Provided material:

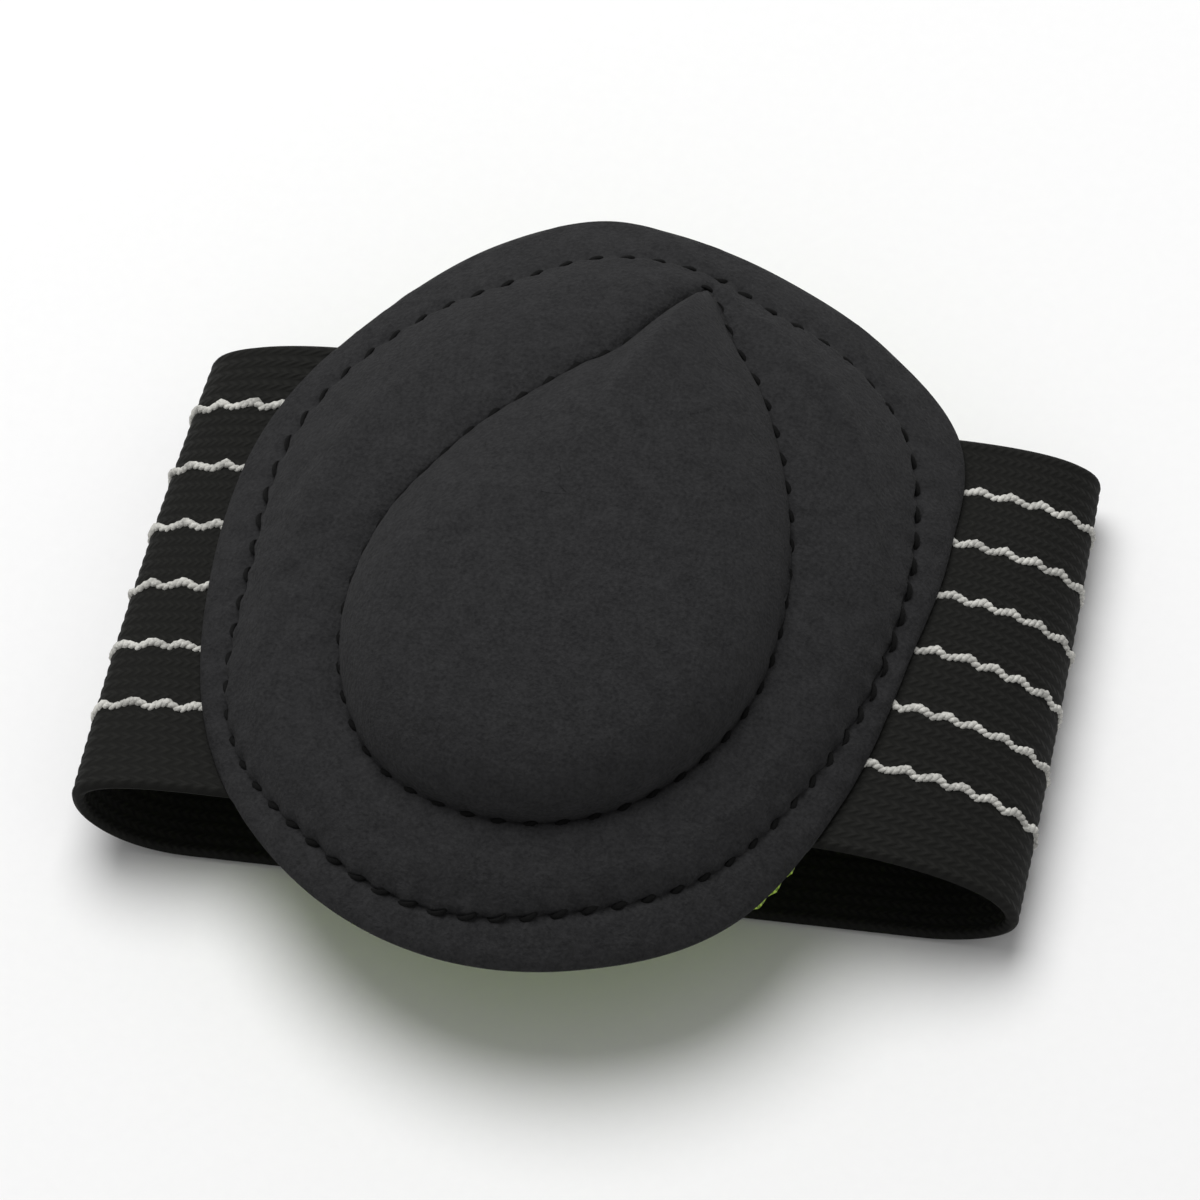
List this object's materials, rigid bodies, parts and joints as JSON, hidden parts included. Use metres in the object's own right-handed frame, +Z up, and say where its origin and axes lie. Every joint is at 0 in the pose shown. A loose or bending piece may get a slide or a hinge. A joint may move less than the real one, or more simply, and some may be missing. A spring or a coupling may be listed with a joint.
{
  "type": "arch support sleeve",
  "caption": "Arch support sleeve: a cupped oval pad with a raised teardrop cushion, worn under the foot's arch on a wide striped elastic band that closes round the midfoot.",
  "frame": {"origin": "under the middle of the whole sleeve, on the ground that it lies on", "axes": "+Z up from the band to the pad, +X across the pad towards its straighter side, +Y along the foot towards the cushion's tip"},
  "size_m": [0.1054, 0.093, 0.0416],
  "materials": {
    "brushed_cloth": "matte brushed nap",
    "lime_knit": "matte fine mesh",
    "foam": "matte cellular foam",
    "elastic": "ribbed knit elastic with light yarn stripes"
  },
  "bodies": {
    "root": {"pad_cover": "brushed_cloth", "arch_cushion": "foam", "pad_lining": "lime_knit", "elastic_band": "elastic"}
  },
  "joints": []
}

Task requirements:
Gather each line of the listing containing the word "axes" and show it.

Answer to this exercise:
List this object's materials, rigid bodies, parts and joints as JSON, hidden parts included. Use metres in the object's own right-handed frame, +Z up, and say where its origin and axes lie. Every joint is at 0 in the pose shown. A loose or bending piece may get a slide or a hinge. A joint may move less than the real one, or more simply, and some may be missing. A spring or a coupling may be listed with a joint.
  "frame": {"origin": "under the middle of the whole sleeve, on the ground that it lies on", "axes": "+Z up from the band to the pad, +X across the pad towards its straighter side, +Y along the foot towards the cushion's tip"},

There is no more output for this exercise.